Is O-Ine/Sono a fox or a woman using these techniques to play tricks on weak-minded men who are themselves playing at being enlightened but intellectually bored? Whatever the case, she has them in her thrall and seeing them gradually float to their final destinations is absorbing.

Zigeunerweisen Aochi and Sono 2

When the story comes to its end and the credits role the spell cast by the characters and places is not broken. Audiences may start researching Japanese folklore to understand events but they will surely spend more time re-watching the film to get lost in the cinematic landscape that Suzuki created, speculating about what just happened. Have these two learned men encountered a fox spirit while on the road and are they trapped in its den? Could more one or more than one of these characters be a ghost? The answer is possibly there but it is hard to intuit through pure logic which the audience will bring into a first viewing – a leap into the irrational and imaginative might be needed to delve deeper into this glorious and mysterious film to find out what secrets Suzuki has embedded in a world of amazing sights and sounds and some fantastically fascinating characters. All the more reason to watch the film again!
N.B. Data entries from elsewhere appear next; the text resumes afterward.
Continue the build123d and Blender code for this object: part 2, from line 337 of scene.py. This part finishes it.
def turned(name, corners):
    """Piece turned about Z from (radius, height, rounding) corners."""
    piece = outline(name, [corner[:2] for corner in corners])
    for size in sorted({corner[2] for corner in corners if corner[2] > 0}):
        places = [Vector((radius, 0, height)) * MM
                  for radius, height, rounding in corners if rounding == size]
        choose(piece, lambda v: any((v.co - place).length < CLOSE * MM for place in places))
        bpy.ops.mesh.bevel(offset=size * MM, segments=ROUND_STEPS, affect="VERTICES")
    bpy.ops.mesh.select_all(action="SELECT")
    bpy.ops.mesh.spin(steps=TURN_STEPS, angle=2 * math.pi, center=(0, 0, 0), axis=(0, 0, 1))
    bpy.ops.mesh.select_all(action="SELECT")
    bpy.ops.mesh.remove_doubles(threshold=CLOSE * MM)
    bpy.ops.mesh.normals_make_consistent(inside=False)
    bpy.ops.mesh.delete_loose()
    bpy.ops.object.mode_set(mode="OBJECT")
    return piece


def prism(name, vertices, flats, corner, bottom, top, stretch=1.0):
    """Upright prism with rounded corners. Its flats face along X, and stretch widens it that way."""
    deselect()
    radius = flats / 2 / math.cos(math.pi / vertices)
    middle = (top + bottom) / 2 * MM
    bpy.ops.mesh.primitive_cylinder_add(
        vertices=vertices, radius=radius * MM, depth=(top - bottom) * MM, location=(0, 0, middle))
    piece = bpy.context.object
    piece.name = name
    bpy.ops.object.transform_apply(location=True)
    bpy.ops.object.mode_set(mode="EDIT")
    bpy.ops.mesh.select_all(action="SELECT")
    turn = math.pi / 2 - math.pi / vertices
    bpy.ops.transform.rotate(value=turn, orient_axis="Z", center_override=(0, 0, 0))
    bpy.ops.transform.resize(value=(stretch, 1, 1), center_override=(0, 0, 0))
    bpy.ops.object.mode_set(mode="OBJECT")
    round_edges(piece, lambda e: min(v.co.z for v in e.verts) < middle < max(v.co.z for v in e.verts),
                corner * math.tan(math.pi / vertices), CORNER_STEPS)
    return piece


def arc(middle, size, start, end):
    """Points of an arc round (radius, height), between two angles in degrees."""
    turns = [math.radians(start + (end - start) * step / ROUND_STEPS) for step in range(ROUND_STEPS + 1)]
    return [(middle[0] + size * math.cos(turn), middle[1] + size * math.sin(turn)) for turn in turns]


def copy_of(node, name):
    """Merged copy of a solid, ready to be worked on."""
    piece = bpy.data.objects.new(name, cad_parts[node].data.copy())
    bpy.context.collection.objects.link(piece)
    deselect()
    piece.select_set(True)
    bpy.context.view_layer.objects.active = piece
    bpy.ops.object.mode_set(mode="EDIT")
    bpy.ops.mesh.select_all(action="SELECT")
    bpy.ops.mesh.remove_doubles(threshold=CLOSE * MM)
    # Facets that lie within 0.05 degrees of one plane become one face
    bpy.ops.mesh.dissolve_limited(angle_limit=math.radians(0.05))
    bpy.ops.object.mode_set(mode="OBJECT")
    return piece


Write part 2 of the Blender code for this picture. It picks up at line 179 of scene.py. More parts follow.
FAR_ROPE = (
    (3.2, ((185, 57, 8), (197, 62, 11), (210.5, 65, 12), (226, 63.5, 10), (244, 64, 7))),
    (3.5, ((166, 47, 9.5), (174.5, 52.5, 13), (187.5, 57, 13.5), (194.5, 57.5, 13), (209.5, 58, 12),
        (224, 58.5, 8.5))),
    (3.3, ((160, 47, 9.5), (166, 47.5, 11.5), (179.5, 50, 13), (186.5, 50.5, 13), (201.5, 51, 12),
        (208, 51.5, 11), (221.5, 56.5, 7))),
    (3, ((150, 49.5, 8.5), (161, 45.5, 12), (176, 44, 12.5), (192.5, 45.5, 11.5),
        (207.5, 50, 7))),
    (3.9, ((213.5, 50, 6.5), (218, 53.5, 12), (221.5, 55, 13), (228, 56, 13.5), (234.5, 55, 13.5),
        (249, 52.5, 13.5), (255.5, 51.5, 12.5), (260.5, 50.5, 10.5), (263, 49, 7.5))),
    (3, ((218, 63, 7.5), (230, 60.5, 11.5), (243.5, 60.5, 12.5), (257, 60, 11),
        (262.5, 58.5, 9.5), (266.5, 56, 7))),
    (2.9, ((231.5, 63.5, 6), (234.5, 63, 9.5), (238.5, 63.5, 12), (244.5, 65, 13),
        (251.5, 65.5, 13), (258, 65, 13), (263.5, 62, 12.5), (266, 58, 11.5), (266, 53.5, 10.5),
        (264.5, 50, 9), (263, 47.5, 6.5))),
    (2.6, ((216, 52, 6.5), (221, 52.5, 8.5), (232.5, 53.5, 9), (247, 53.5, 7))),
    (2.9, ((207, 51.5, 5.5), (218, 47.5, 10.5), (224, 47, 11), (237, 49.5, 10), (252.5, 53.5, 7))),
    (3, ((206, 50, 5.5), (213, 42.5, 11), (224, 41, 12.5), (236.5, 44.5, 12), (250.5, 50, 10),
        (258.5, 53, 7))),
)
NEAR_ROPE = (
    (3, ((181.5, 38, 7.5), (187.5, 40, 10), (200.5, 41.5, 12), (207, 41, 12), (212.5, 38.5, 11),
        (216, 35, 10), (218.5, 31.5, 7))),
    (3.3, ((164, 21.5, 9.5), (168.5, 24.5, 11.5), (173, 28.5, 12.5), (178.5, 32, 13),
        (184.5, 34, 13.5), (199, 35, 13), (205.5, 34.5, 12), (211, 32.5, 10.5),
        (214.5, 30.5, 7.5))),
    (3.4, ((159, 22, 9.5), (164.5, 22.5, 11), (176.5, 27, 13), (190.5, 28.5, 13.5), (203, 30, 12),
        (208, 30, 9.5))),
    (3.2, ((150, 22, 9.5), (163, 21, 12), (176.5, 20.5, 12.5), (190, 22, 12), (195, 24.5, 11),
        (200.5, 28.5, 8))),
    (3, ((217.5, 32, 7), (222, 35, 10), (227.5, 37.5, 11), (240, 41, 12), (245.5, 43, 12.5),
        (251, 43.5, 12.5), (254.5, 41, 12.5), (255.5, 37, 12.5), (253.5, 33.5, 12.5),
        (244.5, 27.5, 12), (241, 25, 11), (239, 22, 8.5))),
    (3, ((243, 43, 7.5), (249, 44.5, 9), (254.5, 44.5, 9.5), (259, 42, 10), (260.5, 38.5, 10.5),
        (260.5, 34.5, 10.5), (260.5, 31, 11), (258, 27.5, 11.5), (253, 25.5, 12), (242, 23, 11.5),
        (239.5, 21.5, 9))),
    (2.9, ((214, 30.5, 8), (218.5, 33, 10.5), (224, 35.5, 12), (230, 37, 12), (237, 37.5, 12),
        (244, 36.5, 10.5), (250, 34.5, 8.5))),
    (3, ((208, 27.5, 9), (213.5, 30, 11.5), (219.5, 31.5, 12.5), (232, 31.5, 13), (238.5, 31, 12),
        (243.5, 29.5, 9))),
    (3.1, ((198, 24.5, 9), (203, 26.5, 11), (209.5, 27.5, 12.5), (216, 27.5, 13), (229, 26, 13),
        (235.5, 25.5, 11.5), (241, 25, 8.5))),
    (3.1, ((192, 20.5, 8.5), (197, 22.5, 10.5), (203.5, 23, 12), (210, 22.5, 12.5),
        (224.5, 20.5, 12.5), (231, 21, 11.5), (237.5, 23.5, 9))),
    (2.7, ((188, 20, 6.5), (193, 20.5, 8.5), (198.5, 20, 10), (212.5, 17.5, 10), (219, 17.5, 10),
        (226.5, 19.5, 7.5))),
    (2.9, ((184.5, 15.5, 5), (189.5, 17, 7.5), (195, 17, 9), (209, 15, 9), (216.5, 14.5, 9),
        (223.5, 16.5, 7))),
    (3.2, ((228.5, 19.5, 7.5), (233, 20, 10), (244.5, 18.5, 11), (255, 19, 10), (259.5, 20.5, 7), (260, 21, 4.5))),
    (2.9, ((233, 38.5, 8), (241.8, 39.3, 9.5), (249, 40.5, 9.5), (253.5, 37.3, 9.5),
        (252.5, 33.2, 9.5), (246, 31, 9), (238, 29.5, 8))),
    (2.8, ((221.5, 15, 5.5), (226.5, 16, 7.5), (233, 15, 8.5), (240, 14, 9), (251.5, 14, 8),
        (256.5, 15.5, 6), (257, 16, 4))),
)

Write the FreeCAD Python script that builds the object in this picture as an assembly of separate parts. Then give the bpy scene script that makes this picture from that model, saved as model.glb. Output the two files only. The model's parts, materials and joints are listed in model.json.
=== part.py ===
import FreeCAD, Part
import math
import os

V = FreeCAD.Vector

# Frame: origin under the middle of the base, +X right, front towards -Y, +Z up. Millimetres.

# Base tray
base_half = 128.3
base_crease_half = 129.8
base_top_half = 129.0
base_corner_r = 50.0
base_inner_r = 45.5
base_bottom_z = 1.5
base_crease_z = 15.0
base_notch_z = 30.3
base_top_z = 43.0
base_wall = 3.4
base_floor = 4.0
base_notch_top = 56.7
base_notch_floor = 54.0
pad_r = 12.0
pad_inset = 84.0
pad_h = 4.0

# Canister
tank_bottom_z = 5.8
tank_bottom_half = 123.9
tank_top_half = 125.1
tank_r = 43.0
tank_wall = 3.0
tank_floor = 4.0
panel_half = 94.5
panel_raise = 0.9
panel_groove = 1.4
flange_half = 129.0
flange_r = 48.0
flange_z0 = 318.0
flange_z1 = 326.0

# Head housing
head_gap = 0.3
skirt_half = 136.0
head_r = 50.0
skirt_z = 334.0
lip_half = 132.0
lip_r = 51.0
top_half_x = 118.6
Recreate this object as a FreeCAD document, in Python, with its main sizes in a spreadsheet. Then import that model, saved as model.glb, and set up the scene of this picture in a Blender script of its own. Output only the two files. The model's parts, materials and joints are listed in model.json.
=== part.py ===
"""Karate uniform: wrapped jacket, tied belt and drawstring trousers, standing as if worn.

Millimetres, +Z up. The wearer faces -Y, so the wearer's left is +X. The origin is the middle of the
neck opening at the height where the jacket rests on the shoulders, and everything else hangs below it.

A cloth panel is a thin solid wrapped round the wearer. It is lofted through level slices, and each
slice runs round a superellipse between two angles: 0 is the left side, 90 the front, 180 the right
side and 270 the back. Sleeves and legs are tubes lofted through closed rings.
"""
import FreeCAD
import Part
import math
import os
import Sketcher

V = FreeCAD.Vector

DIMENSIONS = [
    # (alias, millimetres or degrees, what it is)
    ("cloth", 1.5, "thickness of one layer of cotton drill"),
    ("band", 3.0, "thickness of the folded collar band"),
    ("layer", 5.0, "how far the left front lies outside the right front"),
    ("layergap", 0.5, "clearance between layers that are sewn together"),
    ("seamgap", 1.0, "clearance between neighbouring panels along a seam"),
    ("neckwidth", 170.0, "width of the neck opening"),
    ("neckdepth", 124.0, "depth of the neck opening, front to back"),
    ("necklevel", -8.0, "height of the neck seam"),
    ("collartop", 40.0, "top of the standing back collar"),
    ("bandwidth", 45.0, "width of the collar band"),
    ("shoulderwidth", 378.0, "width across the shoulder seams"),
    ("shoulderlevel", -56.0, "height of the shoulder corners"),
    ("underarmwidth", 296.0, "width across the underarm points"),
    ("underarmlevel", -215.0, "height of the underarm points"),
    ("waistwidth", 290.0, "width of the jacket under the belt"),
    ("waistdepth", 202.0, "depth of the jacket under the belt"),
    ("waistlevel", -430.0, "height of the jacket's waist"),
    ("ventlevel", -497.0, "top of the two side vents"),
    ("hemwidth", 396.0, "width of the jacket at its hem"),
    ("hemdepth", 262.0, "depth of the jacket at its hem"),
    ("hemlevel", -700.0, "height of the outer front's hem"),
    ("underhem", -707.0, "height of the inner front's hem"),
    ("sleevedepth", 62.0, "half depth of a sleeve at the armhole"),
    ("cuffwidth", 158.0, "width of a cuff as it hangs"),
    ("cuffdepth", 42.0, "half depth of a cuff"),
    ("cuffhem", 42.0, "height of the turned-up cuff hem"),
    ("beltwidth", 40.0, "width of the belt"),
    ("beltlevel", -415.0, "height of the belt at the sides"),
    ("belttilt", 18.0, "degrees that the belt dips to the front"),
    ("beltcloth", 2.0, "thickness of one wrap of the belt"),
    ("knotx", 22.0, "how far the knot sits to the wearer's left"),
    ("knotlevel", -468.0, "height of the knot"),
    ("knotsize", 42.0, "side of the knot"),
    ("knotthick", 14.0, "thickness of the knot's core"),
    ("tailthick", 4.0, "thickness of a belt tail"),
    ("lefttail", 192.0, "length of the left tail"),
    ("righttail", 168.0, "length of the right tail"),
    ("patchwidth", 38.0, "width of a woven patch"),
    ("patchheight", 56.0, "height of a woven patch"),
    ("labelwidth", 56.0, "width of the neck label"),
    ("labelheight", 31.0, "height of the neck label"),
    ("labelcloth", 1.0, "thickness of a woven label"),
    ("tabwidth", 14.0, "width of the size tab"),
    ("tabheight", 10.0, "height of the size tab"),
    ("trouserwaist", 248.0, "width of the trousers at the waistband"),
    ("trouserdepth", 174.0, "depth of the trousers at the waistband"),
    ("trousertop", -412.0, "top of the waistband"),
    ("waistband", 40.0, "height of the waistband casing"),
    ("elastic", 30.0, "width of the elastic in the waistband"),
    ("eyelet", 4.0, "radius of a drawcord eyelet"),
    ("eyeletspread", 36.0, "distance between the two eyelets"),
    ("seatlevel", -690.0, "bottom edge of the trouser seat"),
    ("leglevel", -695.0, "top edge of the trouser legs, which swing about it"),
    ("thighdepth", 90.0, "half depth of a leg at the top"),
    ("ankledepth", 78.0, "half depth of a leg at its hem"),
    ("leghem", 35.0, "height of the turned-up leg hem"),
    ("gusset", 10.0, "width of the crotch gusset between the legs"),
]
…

This review was a long one. Thanks for reading!

Anyway, the actors all put in fantastic performances. They crop up in some interesting films where they couldn’t be more different.

zigeunerweisen Cast

Yoshio Harada who plays the wildman Nakasago crops up in three Koreeda films: Still Walking, I Wish and Hana. He also appears in Nightmare Detective and Disciples of Hippocrates.

Kisako Makishi has worked on only two films according to IMDB – Zigeunerweisen and Disciples of Hippocrates.

Naoko Otani can be seen in more films such as Blue Christmas and the utterly brilliant Wild Berries.

Toshiya Fujita joined the Nikkatsu studio in 1955 and worked as a publicist, screenwriter, and assistant director prior to directing his first film in 1967. He won many awards for films that range from Roman Porno titles to cult-hits like Lady Snowblood: Blizzard from the Netherworld (1973).